SAD VACATION (Shinji Aoyama) - W/O

[Nice title song; otherwise, WTF? I can't remember a film with a more wildly inconsistent visual plan: elliptical editing here, master shots there, a quite ordinary rural drama for most of its running time. I actually saw about two hours of this, and retained about none of them.]
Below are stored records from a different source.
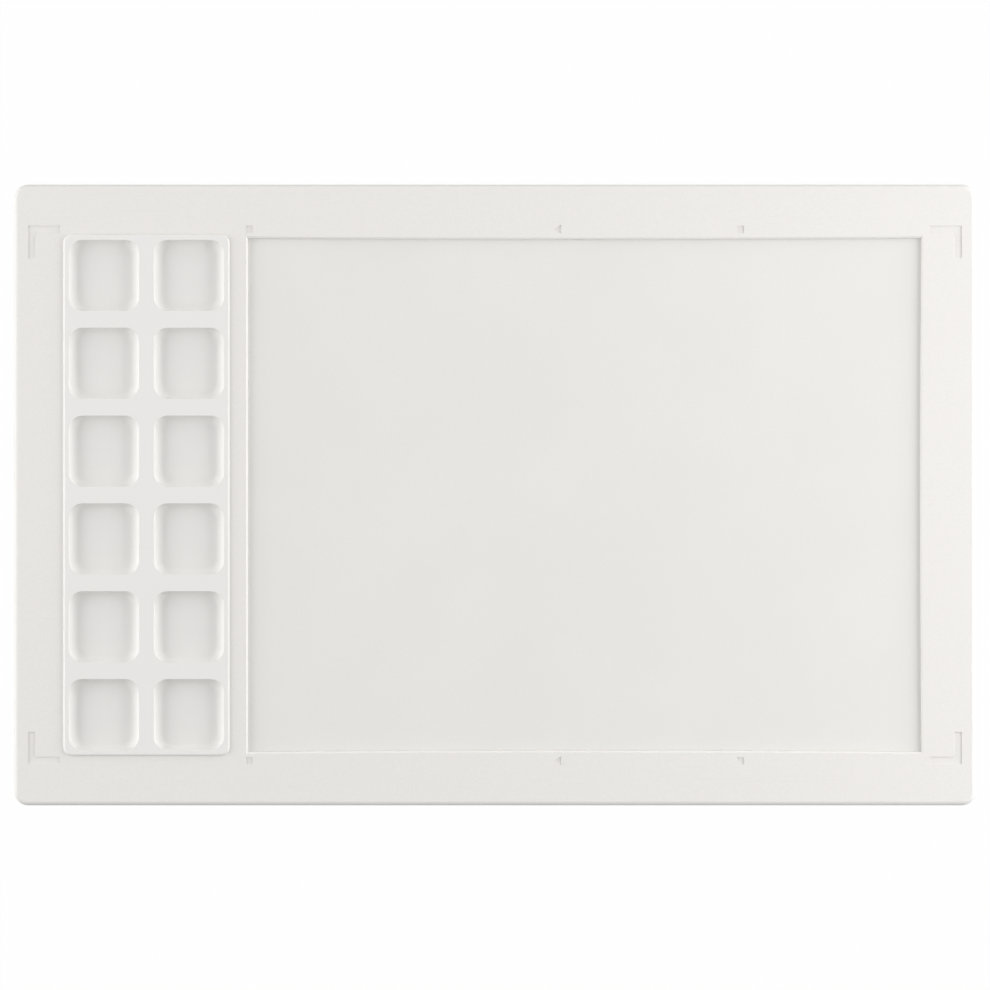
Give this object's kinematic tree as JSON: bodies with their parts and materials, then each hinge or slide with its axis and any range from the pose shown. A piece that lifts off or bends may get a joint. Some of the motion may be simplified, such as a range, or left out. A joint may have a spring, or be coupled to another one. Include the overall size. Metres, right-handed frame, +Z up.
{
  "type": "wet palette",
  "caption": "Shallow wet palette: a tray with a soaked sponge and a palette sheet under a windowed deck, beside a lift-out strip of square paint wells.",
  "frame": {"origin": "centre of the footprint, on the ground under the feet", "axes": "+X along the deck from the wells to the window, +Y towards the far long side, +Z up"},
  "size_m": [0.385, 0.2486, 0.016],
  "materials": {
    "base_plastic": "matte off-white moulded plastic with a fine even texture",
    "deck_plastic": "matte off-white moulded plastic with a fine even texture",
    "well_plastic": "satin off-white moulded plastic, smooth in the wells",
    "wet_sheet": "damp pale palette paper",
    "wet_sponge": "pale yellow open-cell foam, soaked",
    "foot_rubber": "grey soft rubber"
  },
  "bodies": {
    "base": {"base_tray": "base_plastic", "foot_front_left": "foot_rubber", "foot_front_right": "foot_rubber", "foot_rear_left": "foot_rubber", "foot_rear_right": "foot_rubber"},
    "sponge_pad": {"sponge": "wet_sponge"},
    "sheet": {"palette_sheet": "wet_sheet"},
    "deck": {"deck_frame": "deck_plastic"},
    "wells": {"well_tray": "well_plastic"}
  },
  "joints": [
    {"name": "sponge_lift", "type": "slide", "parent": "base", "child": "sponge_pad", "axis": [0, 0, 1], "range_m": [0, 0.04]},
    {"name": "sheet_lift", "type": "slide", "parent": "sponge_pad", "child": "sheet", "axis": [0, 0, 1], "range_m": [0, 0.03]},
    {"name": "deck_lift", "type": "slide", "parent": "sheet", "child": "deck", "axis": [0, 0, 1], "range_m": [0, 0.04]},
    {"name": "well_tray_lift", "type": "slide", "parent": "deck", "child": "wells", "axis": [0, 0, 1], "range_m": [0, 0.03]}
  ]
}
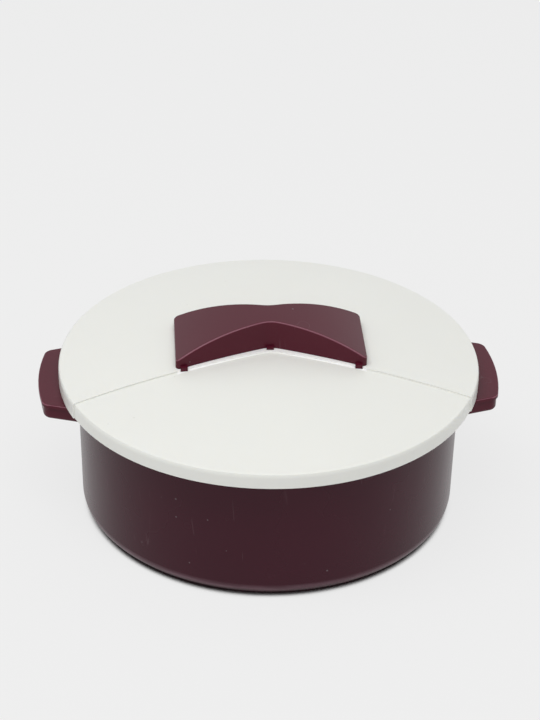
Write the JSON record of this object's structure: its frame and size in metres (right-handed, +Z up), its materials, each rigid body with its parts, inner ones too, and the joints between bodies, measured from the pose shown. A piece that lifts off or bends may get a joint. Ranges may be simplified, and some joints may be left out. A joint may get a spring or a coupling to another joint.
{
  "type": "insulated casserole",
  "caption": "Round insulated casserole for flat breads: maroon body with side handles, steel bowl inside, and a shallow domed white lid with an arched handle that lifts off.",
  "frame": {"origin": "on the surface the casserole stands on, below the middle of the round bowl", "axes": "+Z up along the bowl's axis; the side handles lie along X; -Y is the front, where the lid is one step lower than at the back"},
  "size_m": [0.2744, 0.2492, 0.1229],
  "materials": {
    "maroon_plastic": "satin",
    "white_plastic": "gloss",
    "white_liner": "satin",
    "steel": "satin",
    "screw_steel": "satin",
    "foam": "matte"
  },
  "bodies": {
    "base": {"outer_bowl": "maroon_plastic", "rim_collar": "maroon_plastic", "inner_bowl": "steel", "base_foam": "foam", "base_foam_plug": "maroon_plastic", "handle_screws": "screw_steel"},
    "lid": {"lid_top": "white_plastic", "lid_liner": "white_liner", "lid_foam": "foam", "lid_foam_plug": "white_liner", "lid_handle": "maroon_plastic", "lid_handle_screws": "screw_steel", "lid_handle_washers": "screw_steel"}
  },
  "joints": [
    {"name": "lid_lift", "type": "slide", "parent": "base", "child": "lid", "axis": [0, 0, 1], "range_m": [0, 0.12]}
  ]
}
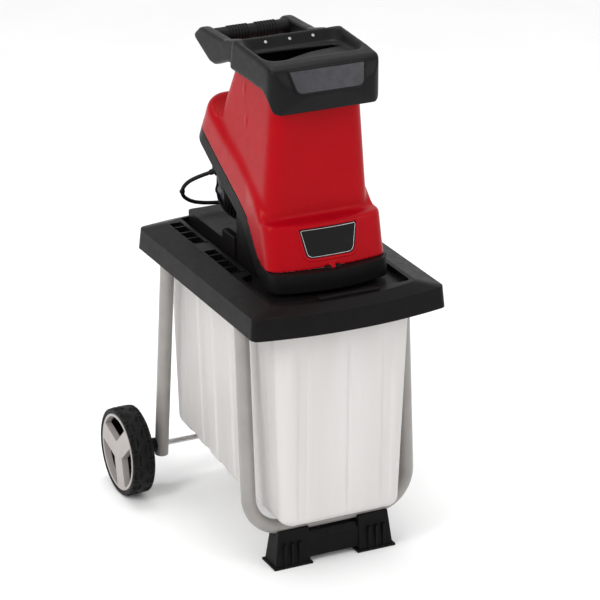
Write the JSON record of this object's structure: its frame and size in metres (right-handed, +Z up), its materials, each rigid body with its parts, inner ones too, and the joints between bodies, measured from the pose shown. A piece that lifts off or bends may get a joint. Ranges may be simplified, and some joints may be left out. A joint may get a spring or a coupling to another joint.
{
  "type": "garden wood chipper",
  "caption": "Electric garden chipper: tilted knife-disc cutter with feed hopper on a wheeled tube frame over a pull-out collection box.",
  "frame": {"origin": "middle of the object's footprint box, on the floor", "axes": "+Z up, -Y towards the front with the badge and the box's pulling side, +X to the right seen from the front"},
  "size_m": [0.474, 0.555, 0.887],
  "materials": {
    "red_plastic": "moulded gloss",
    "black_plastic": "fine moulded texture",
    "hopper_plastic": "satin moulded texture",
    "motor_plastic": "satin moulded",
    "panel_plastic": "gloss",
    "grip_rubber": "ribbed",
    "painted_tube": "satin powder coat",
    "box_plastic": "frosted translucent",
    "wheel_grey": "moulded",
    "tyre_rubber": "matte rubber",
    "steel": "machined",
    "core_steel": "laminated",
    "copper": "machined",
    "knob_plastic": "moulded",
    "green_plastic": "moulded",
    "red_button_plastic": "moulded",
    "cord_jacket": "rubber jacket"
  },
  "bodies": {
    "base": {"tray": "black_plastic", "left_box_rail": "black_plastic", "right_box_rail": "black_plastic", "left_rear_leg": "painted_tube", "right_rear_leg": "painted_tube", "front_leg_frame": "painted_tube", "front_foot": "black_plastic", "foot_screws": "steel", "axle": "steel", "axle_clips": "steel", "axle_spacers": "black_plastic", "base_housing": "black_plastic", "lock_nut": "steel", "hinge_pin": "steel", "motor_cover": "motor_plastic", "motor_side_panel": "panel_plastic", "cord_gland": "grip_rubber", "gearbox_plate": "motor_plastic", "spindle_bearings": "steel", "motor_bearings": "steel", "motor_stator": "core_steel", "motor_brushes": "steel", "bell_screws": "steel", "switch_box": "motor_plastic", "rear_deck": "black_plastic", "power_cord": "cord_jacket", "cord_tie": "cord_jacket", "plug_body": "cord_jacket", "plug_pins": "steel"},
    "left_wheel": {"left_wheel_tyre": "tyre_rubber", "left_wheel_core": "black_plastic", "left_wheel_cover": "wheel_grey"},
    "right_wheel": {"right_wheel_tyre": "tyre_rubber", "right_wheel_core": "black_plastic", "right_wheel_cover": "wheel_grey"},
    "box": {"collection_box": "box_plastic"},
    "cover": {"cover_housing": "red_plastic", "badge_plate": "panel_plastic", "hopper": "hopper_plastic", "handle_grip": "grip_rubber", "hopper_panel": "panel_plastic", "hopper_screws": "steel", "feed_chute": "black_plastic"},
    "lock_knob": {"lock_knob": "knob_plastic"},
    "cutter": {"spindle": "steel", "gear_wheel": "steel", "cutting_disc": "steel", "blades": "steel", "blade_screws": "steel", "disc_nut": "steel"},
    "motor": {"motor_shaft": "steel", "motor_rotor": "core_steel", "commutator": "copper", "cooling_fan": "knob_plastic", "pinion": "steel"},
    "box_latch": {"box_latch": "black_plastic"},
    "start_button": {"start_button": "green_plastic"},
    "stop_button": {"stop_button": "red_button_plastic"},
    "overload_button": {"overload_button": "knob_plastic"}
  },
  "joints": [
    {"name": "left_wheel_spin", "type": "hinge", "parent": "base", "child": "left_wheel", "pos_m": [-0.216, 0.1975, 0.08], "axis": [1, 0, 0], "continuous": true},
    {"name": "right_wheel_spin", "type": "hinge", "parent": "base", "child": "right_wheel", "pos_m": [0.216, 0.1975, 0.08], "axis": [1, 0, 0], "continuous": true},
    {"name": "box_slide", "type": "slide", "parent": "base", "child": "box", "axis": [0, -1, 0], "range_m": [0, 0.44]},
    {"name": "cover_hinge", "type": "hinge", "parent": "base", "child": "cover", "pos_m": [0, -0.188, 0.5313], "axis": [1, 0, 0], "range_deg": [0, 60]},
    {"name": "lock_knob_turn", "type": "hinge", "parent": "cover", "child": "lock_knob", "pos_m": [0, 0.16926, 0.71863], "axis": [0, -0.4802, 0.8771], "continuous": true},
    {"name": "cutter_spin", "type": "hinge", "parent": "base", "child": "cutter", "pos_m": [0, 0.064, 0.661], "axis": [0, -0.4802, 0.8771], "continuous": true},
    {"name": "motor_spin", "type": "hinge", "parent": "base", "child": "motor", "pos_m": [0, 0.04207, 0.64899], "axis": [0, -0.4802, 0.8771], "continuous": true},
    {"name": "latch_slide", "type": "slide", "parent": "base", "child": "box_latch", "axis": [1, 0, 0], "range_m": [-0.004, 0.004]},
    {"name": "start_press", "type": "slide", "parent": "base", "child": "start_button", "axis": [-1, 0, 0], "range_m": [0, 0.003], "stiffness_N_per_m": 500},
    {"name": "stop_press", "type": "slide", "parent": "base", "child": "stop_button", "axis": [-1, 0, 0], "range_m": [0, 0.003], "stiffness_N_per_m": 500},
    {"name": "overload_press", "type": "slide", "parent": "base", "child": "overload_button", "axis": [-1, 0, 0], "range_m": [0, 0.003], "stiffness_N_per_m": 500}
  ],
  "couplings": [
    {"joint": "motor_spin", "follows": "cutter_spin", "ratio": -3.1667}
  ]
}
THE LAST MISTRESS (Catherine Breillat) - 68

[A film, I'm almost sad to report, seemingly created for Breillat to vicariously enjoy the Asia Argento persona. Argento can make impulsively knifing a man look natural because her default facial expression is bemused nastiness. Her Vellini lacks genuine convictions but always effectively replaces them with sadistic glee; she often takes the extra, seemingly unnecessary step, after sympathizing with Ryno, to nonetheless fire one last zinger at him. It makes profound, unspoken sense that she can only fully surrender to him when he's wounded: as atonement for her bitchiness. So why isn't this top-tier Breillat? It feels odd to be leveling this criticism at a filmmaker like Breillat, but the perspective of Vellini, for the most part, registers as too comic, laughing at her cruelty but not yet prepared to feel the weight of it.]